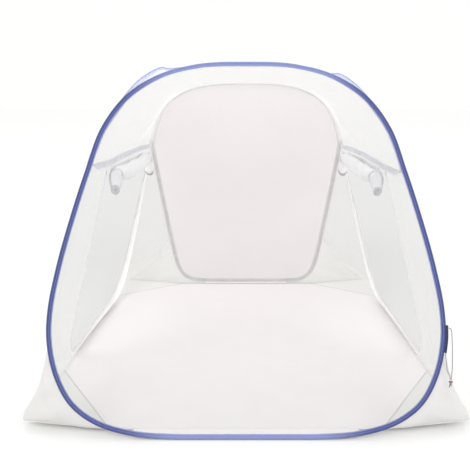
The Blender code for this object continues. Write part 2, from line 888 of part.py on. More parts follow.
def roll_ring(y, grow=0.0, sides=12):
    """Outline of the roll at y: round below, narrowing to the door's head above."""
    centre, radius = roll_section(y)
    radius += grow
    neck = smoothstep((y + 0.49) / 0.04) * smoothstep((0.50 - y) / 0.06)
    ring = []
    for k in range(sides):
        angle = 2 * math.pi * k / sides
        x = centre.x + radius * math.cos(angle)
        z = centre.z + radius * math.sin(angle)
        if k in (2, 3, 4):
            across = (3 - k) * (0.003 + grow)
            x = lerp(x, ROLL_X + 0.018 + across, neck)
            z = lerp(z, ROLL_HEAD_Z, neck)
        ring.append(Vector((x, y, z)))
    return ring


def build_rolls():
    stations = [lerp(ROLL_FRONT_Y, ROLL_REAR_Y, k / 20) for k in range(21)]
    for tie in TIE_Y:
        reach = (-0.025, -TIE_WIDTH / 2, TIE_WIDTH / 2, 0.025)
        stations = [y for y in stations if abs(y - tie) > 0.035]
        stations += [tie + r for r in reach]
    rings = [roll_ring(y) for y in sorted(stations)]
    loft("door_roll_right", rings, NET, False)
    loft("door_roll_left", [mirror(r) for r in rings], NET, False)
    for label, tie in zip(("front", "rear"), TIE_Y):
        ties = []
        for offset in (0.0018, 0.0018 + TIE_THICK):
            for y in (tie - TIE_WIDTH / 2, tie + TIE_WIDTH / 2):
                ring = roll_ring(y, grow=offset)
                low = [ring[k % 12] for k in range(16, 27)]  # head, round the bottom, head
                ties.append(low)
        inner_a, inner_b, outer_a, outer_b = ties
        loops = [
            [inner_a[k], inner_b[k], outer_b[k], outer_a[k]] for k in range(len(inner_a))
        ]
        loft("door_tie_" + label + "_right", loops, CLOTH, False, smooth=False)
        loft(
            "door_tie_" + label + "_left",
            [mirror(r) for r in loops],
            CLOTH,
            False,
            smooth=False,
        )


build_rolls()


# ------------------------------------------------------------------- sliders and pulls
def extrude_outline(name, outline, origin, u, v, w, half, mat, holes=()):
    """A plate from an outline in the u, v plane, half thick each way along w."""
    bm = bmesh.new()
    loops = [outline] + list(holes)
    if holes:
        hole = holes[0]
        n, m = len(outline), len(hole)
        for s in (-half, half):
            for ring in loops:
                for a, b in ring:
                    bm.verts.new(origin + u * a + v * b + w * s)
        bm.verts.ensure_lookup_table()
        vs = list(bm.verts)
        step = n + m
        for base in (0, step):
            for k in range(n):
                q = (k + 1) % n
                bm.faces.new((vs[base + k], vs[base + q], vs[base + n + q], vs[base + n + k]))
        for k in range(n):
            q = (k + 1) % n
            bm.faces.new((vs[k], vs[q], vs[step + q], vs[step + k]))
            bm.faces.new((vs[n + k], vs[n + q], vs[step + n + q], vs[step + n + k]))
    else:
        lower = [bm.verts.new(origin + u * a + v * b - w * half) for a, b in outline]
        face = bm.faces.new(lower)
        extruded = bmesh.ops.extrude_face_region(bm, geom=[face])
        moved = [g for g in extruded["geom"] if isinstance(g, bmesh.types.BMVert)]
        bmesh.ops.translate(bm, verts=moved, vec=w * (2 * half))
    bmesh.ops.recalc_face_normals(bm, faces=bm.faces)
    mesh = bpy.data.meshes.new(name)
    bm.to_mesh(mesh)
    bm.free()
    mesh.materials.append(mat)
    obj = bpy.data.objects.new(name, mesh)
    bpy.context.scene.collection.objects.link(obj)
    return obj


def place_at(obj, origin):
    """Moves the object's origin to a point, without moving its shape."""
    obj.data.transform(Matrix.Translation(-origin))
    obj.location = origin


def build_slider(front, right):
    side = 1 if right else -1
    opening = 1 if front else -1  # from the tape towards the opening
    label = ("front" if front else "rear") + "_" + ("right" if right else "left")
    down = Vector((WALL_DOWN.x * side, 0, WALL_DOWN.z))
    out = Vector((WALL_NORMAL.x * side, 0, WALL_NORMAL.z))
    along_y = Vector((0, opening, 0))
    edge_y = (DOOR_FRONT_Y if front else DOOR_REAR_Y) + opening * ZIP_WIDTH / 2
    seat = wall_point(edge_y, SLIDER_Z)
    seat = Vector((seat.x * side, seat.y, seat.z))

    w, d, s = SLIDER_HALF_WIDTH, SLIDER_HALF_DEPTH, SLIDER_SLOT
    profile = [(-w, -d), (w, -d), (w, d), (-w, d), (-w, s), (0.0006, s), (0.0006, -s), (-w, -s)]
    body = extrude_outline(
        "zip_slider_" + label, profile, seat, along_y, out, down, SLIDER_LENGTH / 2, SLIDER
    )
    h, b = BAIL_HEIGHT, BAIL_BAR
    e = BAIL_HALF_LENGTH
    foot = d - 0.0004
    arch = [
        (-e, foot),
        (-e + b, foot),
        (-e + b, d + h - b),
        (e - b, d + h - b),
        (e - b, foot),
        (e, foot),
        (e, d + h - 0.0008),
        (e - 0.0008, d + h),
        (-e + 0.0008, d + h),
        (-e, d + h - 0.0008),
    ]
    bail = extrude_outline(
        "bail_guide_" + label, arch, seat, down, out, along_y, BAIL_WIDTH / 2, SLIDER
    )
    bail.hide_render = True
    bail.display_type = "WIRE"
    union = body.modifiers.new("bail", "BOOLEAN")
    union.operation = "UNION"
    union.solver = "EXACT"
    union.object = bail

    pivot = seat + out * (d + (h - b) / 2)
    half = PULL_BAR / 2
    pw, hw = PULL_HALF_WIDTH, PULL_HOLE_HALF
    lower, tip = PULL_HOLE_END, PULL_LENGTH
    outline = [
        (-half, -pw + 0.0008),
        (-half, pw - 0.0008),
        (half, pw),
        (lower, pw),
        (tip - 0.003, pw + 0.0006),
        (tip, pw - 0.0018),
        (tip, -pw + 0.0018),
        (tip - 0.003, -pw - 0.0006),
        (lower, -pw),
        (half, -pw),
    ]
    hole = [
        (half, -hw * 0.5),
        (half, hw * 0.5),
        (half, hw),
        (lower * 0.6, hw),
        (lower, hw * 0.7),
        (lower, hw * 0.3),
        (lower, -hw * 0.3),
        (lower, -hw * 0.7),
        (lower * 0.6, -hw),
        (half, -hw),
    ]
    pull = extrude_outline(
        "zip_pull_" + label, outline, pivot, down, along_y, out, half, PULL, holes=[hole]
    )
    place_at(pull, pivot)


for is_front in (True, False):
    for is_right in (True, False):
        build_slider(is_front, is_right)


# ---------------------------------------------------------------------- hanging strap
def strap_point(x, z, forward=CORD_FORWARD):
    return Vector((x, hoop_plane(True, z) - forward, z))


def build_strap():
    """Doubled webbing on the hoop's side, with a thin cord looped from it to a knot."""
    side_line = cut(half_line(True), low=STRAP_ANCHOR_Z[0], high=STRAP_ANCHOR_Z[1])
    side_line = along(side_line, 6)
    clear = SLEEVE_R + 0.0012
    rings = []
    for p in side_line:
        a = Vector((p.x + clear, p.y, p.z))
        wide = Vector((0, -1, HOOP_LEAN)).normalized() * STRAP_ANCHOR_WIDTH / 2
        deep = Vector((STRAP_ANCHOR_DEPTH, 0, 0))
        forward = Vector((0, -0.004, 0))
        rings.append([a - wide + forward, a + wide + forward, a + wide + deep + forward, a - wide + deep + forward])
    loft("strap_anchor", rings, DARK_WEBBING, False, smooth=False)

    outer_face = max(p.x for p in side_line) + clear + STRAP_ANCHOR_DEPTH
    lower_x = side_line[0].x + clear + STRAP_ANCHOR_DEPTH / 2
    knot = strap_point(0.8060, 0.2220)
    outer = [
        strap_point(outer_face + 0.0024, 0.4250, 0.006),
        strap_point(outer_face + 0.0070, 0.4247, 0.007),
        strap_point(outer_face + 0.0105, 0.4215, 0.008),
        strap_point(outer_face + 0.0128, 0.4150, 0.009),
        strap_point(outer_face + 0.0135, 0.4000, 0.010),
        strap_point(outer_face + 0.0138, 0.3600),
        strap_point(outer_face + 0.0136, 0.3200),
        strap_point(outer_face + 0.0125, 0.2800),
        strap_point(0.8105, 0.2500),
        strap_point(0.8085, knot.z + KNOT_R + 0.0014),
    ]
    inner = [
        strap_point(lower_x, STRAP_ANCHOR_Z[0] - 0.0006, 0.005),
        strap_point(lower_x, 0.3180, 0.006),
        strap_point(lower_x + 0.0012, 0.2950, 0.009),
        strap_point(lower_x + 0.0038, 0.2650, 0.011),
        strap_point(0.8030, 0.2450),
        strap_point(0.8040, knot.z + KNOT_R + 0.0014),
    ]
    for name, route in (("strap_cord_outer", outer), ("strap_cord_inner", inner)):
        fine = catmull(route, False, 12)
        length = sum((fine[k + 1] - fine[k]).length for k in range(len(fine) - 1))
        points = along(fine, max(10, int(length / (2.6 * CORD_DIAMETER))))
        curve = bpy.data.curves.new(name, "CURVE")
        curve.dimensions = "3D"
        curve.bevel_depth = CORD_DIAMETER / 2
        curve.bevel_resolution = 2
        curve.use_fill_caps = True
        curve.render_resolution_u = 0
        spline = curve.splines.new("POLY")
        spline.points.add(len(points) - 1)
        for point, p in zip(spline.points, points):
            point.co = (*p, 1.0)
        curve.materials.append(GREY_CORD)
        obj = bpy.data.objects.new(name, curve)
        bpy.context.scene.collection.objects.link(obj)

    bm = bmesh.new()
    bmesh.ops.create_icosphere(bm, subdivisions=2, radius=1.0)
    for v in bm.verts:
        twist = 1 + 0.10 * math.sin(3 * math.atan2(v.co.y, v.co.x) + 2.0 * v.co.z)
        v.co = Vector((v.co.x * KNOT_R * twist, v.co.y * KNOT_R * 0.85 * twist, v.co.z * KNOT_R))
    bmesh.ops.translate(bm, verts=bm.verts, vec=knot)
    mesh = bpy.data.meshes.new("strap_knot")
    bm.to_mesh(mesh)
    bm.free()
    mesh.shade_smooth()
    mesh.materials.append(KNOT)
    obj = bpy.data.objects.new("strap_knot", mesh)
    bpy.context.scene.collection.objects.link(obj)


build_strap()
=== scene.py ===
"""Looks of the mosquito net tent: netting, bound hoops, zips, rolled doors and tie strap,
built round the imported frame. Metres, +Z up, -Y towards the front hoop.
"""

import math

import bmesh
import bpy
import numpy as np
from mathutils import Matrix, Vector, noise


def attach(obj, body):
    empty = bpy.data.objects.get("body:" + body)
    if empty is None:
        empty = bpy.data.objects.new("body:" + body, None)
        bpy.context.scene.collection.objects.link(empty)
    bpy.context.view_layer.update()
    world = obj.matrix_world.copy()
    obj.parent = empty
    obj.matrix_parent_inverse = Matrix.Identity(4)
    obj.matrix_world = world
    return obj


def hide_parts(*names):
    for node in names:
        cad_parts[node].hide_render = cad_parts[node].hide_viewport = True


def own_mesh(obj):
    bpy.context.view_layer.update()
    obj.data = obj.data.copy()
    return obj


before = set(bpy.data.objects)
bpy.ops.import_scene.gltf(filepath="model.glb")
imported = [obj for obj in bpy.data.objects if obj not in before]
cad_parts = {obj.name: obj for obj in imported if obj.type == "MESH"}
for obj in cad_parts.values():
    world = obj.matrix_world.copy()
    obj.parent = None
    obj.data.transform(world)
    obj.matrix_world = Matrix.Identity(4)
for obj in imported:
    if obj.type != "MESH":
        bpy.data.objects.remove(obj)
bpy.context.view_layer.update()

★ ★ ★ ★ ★

Exercise details: Reproduce word for word the material above, beginning with the line that contains "curve.bevel_depth = CORD_DIAMETER / 2" and ending with the line that contains "cad_parts[node].hide_render = cad_parts[node].hide_viewport".

Solved problem:
        curve.bevel_depth = CORD_DIAMETER / 2
        curve.bevel_resolution = 2
        curve.use_fill_caps = True
        curve.render_resolution_u = 0
        spline = curve.splines.new("POLY")
        spline.points.add(len(points) - 1)
        for point, p in zip(spline.points, points):
            point.co = (*p, 1.0)
        curve.materials.append(GREY_CORD)
        obj = bpy.data.objects.new(name, curve)
        bpy.context.scene.collection.objects.link(obj)

    bm = bmesh.new()
    bmesh.ops.create_icosphere(bm, subdivisions=2, radius=1.0)
    for v in bm.verts:
        twist = 1 + 0.10 * math.sin(3 * math.atan2(v.co.y, v.co.x) + 2.0 * v.co.z)
        v.co = Vector((v.co.x * KNOT_R * twist, v.co.y * KNOT_R * 0.85 * twist, v.co.z * KNOT_R))
    bmesh.ops.translate(bm, verts=bm.verts, vec=knot)
    mesh = bpy.data.meshes.new("strap_knot")
    bm.to_mesh(mesh)
    bm.free()
    mesh.shade_smooth()
    mesh.materials.append(KNOT)
    obj = bpy.data.objects.new("strap_knot", mesh)
    bpy.context.scene.collection.objects.link(obj)


build_strap()
=== scene.py ===
"""Looks of the mosquito net tent: netting, bound hoops, zips, rolled doors and tie strap,
built round the imported frame. Metres, +Z up, -Y towards the front hoop.
"""

import math

import bmesh
import bpy
import numpy as np
from mathutils import Matrix, Vector, noise


def attach(obj, body):
    empty = bpy.data.objects.get("body:" + body)
    if empty is None:
        empty = bpy.data.objects.new("body:" + body, None)
        bpy.context.scene.collection.objects.link(empty)
    bpy.context.view_layer.update()
    world = obj.matrix_world.copy()
    obj.parent = empty
    obj.matrix_parent_inverse = Matrix.Identity(4)
    obj.matrix_world = world
    return obj


def hide_parts(*names):
    for node in names:
        cad_parts[node].hide_render = cad_parts[node].hide_viewport = True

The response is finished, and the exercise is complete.